Records that describe objects
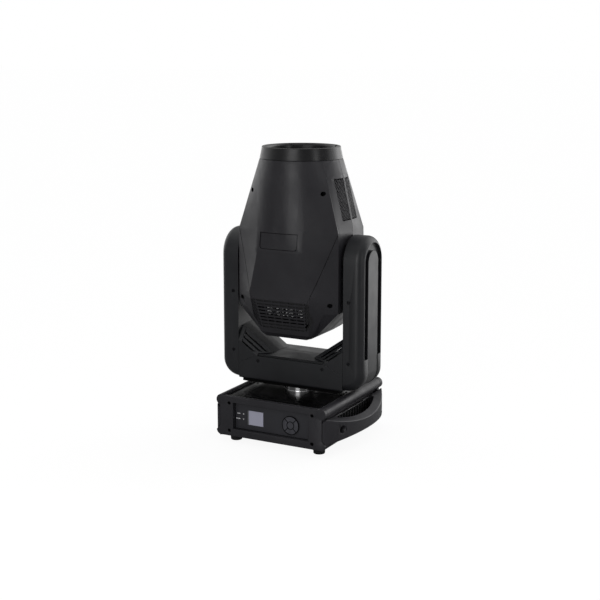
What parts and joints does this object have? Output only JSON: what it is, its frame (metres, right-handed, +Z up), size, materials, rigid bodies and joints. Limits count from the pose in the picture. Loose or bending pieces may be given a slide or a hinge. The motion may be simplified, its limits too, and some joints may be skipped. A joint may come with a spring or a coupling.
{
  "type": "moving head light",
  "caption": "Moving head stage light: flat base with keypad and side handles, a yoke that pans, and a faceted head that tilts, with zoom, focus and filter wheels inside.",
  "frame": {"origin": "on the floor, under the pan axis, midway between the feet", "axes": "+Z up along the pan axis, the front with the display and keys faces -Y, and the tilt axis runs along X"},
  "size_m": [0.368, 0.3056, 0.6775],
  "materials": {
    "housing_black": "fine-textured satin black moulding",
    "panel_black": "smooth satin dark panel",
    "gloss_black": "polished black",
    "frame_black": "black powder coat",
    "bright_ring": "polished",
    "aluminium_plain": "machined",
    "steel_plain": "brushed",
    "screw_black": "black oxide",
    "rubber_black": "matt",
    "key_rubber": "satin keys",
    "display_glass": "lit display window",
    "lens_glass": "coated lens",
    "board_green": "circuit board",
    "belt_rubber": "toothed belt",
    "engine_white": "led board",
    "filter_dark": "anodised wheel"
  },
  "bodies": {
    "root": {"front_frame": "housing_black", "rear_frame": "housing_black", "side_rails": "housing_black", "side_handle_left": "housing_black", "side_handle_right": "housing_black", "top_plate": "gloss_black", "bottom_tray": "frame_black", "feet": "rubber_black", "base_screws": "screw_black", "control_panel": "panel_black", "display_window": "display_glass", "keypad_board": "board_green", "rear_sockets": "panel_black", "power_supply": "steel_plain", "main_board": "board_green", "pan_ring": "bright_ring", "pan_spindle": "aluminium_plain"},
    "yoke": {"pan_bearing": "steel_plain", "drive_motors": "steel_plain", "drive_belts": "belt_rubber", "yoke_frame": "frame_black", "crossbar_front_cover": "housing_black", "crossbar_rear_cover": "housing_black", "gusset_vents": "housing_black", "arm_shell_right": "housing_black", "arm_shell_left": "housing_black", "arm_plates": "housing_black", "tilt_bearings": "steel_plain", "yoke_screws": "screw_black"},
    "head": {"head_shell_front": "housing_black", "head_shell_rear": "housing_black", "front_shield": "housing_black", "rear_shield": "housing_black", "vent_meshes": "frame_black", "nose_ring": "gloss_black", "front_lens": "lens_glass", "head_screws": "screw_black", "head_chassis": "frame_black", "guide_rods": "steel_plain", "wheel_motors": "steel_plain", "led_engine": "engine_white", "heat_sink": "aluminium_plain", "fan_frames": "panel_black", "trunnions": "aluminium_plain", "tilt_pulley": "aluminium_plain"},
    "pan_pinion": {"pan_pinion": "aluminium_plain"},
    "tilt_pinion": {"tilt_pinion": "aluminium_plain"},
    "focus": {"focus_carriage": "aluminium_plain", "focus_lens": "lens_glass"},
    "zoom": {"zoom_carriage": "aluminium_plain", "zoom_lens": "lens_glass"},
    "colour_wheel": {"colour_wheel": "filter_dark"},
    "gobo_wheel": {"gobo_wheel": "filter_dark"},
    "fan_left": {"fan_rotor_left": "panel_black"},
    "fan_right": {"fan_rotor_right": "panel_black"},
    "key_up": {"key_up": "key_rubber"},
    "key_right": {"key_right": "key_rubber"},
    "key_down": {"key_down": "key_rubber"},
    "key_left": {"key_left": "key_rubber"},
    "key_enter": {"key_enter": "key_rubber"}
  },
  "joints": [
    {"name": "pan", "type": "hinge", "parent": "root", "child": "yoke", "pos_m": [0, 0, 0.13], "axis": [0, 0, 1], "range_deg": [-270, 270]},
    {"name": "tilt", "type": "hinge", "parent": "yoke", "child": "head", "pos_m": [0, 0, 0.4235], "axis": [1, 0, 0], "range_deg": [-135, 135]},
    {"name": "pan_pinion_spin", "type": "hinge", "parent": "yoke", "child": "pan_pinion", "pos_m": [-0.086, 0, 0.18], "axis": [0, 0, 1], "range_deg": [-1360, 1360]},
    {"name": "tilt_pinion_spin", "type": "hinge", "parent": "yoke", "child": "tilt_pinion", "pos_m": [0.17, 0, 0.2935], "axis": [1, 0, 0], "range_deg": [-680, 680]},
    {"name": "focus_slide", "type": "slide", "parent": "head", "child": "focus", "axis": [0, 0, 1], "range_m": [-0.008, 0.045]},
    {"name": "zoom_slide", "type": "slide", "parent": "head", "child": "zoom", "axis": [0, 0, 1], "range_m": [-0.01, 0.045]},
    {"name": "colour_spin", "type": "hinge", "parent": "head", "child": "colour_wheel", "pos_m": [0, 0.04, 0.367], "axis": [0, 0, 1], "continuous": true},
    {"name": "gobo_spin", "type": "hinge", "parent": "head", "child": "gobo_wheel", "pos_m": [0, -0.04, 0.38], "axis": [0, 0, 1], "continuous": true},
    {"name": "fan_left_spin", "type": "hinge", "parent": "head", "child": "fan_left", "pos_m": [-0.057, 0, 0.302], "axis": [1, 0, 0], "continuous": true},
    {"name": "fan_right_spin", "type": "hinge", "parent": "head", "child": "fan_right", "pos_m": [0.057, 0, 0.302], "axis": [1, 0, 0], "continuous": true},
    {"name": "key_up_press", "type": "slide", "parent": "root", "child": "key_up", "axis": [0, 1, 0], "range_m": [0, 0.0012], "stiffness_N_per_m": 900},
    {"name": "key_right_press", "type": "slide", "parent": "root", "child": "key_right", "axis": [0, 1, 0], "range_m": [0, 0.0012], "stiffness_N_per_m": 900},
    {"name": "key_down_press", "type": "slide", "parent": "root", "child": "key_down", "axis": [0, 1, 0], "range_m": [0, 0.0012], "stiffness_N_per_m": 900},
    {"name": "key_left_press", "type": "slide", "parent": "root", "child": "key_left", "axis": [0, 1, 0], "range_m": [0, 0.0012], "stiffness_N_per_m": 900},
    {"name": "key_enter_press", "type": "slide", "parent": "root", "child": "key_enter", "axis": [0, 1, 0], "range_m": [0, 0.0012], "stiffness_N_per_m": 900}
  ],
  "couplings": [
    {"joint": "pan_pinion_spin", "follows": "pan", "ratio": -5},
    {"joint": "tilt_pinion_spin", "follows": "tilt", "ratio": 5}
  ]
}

---

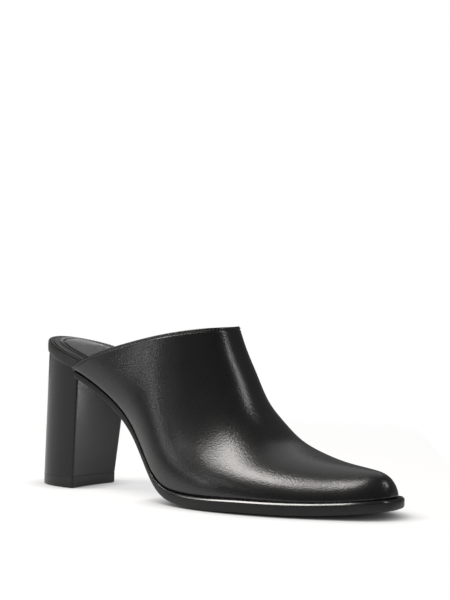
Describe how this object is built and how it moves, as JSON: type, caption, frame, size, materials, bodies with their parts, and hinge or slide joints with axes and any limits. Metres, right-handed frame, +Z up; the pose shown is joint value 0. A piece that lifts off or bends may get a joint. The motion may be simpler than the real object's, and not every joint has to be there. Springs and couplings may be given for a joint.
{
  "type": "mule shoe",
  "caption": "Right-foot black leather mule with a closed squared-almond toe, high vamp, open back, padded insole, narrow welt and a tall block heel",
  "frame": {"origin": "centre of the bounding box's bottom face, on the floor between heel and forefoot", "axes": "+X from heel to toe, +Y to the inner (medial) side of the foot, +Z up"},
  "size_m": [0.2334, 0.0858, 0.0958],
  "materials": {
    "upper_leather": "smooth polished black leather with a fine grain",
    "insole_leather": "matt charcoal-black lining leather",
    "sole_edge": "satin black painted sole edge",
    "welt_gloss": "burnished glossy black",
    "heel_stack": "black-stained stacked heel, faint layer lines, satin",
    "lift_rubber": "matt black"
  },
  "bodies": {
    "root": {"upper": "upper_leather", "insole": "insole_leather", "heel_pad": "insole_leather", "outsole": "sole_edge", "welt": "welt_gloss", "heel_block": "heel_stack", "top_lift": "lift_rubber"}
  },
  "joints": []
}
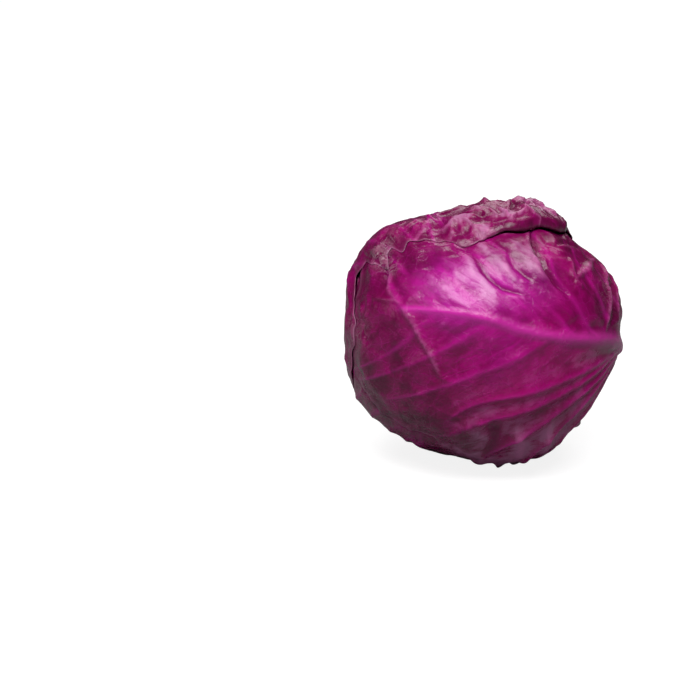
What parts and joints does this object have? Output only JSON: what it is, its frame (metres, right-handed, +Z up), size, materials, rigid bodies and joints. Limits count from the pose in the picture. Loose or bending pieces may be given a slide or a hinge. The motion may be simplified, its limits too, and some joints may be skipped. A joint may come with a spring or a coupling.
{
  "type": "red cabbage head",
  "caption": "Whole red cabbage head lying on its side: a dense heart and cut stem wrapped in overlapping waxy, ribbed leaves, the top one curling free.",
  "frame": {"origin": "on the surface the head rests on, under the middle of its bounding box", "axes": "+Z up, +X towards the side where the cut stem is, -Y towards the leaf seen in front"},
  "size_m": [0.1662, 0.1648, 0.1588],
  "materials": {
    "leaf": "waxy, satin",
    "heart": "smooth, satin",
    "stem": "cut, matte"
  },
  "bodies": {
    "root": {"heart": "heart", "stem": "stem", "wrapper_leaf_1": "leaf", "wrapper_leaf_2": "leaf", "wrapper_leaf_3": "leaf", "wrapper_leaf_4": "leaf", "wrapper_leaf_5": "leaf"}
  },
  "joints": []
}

# [PROBLEM]
In the records above, how many lines contain the string "caption"? State that number only.

# [EXERCISE RESPONSE]
4